[TASK DESCRIPTION]: Give nothing except the number of lines containing the word "context".

[DATASET EXCERPT]:
=====
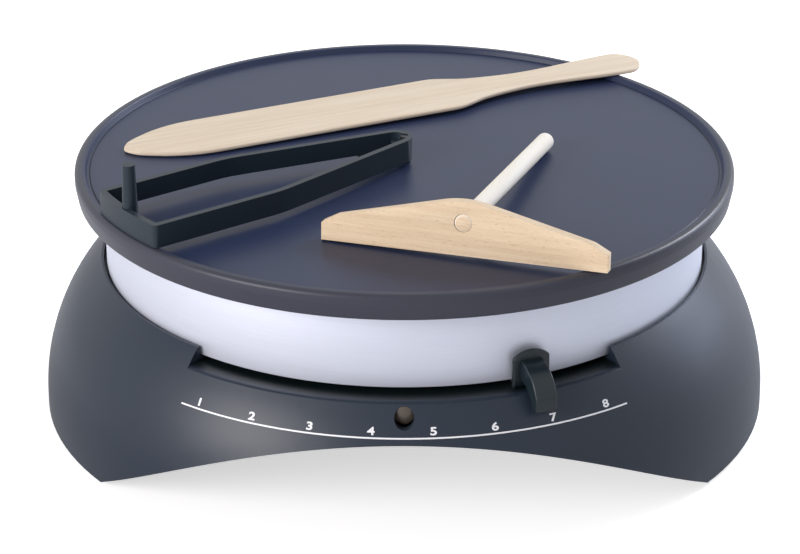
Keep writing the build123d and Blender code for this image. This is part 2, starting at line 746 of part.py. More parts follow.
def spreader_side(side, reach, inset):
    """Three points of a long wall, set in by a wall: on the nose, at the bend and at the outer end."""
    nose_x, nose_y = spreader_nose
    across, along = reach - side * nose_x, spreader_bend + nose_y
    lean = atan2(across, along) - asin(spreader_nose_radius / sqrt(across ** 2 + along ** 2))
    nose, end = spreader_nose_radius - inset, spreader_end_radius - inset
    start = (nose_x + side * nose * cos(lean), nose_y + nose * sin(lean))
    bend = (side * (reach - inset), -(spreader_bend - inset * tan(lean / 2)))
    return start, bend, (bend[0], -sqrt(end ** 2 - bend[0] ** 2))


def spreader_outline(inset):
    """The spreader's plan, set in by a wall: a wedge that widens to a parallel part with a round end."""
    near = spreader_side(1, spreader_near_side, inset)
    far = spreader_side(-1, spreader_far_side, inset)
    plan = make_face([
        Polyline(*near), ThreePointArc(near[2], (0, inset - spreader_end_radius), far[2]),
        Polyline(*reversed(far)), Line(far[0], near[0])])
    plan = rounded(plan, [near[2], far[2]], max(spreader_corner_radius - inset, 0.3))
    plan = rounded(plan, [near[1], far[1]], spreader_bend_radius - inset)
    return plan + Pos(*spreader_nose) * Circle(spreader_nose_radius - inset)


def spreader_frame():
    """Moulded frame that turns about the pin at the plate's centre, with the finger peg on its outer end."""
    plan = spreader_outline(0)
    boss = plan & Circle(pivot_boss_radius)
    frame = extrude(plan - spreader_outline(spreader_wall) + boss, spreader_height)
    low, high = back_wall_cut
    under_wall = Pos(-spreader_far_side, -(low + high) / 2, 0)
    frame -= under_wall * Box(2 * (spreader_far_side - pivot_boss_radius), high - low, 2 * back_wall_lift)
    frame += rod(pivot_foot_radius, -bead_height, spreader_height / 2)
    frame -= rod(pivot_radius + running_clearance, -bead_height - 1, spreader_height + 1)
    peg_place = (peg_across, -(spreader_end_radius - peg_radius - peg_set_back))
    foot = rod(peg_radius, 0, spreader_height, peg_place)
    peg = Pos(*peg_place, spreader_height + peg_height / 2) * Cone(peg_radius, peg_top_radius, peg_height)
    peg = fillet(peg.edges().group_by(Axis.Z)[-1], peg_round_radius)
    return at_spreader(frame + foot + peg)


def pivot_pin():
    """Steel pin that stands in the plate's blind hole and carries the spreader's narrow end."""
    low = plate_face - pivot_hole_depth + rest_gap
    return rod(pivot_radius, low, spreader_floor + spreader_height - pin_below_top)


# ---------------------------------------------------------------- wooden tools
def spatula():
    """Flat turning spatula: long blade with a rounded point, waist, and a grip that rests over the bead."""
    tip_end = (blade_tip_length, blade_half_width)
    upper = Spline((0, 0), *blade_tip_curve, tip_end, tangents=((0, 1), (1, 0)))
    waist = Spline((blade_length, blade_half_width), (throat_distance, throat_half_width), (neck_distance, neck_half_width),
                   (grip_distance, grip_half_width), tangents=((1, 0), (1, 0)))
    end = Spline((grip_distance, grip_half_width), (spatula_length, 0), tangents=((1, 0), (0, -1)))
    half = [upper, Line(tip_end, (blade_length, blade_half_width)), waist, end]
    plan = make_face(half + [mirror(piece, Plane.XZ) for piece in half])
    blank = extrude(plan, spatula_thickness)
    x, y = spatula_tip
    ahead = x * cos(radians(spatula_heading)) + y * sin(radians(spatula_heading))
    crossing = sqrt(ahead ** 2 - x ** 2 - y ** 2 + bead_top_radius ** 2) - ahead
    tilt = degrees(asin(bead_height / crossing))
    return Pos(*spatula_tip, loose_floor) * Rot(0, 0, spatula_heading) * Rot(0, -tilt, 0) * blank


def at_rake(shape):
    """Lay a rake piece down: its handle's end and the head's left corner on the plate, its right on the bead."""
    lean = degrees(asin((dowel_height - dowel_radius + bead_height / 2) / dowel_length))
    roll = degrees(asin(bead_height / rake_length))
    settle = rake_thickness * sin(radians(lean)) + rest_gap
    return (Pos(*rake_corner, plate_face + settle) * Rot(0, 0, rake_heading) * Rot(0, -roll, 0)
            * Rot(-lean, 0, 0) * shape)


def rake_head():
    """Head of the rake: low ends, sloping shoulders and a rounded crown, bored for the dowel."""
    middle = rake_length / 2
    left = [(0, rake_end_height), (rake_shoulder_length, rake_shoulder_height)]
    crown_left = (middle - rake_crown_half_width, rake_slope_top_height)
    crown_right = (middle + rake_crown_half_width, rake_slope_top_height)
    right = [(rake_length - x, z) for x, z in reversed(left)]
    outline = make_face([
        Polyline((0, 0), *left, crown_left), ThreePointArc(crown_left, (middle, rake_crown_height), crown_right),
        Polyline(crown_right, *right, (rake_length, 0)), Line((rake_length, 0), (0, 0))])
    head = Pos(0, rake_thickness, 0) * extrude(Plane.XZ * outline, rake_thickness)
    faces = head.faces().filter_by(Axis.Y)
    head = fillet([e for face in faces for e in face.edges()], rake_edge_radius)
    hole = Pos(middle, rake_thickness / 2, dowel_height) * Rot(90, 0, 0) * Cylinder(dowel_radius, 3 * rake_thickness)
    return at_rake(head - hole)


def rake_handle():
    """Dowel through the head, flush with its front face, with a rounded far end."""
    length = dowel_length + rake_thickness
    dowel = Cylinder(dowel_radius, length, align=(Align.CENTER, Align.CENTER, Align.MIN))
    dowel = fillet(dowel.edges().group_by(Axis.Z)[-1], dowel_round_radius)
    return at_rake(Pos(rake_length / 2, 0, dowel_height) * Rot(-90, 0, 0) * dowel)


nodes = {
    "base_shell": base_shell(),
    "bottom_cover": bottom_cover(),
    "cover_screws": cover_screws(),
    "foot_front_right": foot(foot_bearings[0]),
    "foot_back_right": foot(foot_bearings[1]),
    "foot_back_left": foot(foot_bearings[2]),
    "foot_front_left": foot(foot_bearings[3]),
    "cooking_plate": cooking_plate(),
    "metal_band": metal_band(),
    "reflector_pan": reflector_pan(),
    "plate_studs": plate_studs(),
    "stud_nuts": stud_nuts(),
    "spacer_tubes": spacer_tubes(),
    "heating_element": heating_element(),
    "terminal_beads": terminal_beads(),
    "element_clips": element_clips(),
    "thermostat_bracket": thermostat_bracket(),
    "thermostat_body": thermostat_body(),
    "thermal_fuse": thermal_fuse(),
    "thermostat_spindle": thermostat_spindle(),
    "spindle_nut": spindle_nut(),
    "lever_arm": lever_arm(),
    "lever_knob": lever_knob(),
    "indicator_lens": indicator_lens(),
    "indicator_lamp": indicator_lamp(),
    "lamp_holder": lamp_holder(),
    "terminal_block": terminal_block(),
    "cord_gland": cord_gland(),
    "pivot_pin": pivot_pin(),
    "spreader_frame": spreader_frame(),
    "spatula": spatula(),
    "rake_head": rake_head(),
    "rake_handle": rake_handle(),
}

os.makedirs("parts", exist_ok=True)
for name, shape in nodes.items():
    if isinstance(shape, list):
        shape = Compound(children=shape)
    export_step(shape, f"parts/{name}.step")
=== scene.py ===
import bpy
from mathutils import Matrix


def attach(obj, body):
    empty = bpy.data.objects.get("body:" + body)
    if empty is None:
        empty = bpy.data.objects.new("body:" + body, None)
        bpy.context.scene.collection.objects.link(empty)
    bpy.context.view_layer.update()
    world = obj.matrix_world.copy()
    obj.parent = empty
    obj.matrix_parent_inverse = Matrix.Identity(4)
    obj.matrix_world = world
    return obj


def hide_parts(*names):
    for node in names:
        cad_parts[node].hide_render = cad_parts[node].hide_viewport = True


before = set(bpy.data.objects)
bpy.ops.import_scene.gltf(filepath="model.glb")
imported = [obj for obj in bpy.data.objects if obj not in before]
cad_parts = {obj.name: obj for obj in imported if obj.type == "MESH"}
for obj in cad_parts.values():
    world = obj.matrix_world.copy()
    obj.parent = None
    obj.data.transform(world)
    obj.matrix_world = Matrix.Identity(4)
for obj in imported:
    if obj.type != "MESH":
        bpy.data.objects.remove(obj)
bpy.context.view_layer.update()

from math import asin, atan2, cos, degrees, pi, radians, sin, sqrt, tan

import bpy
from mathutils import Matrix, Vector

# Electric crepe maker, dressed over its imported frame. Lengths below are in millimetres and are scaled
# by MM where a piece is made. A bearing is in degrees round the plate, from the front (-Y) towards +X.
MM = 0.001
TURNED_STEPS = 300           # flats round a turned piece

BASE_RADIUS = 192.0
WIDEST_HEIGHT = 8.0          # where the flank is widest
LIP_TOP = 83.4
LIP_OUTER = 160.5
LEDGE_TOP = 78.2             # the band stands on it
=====
[REPLY TO THE TASK]: 3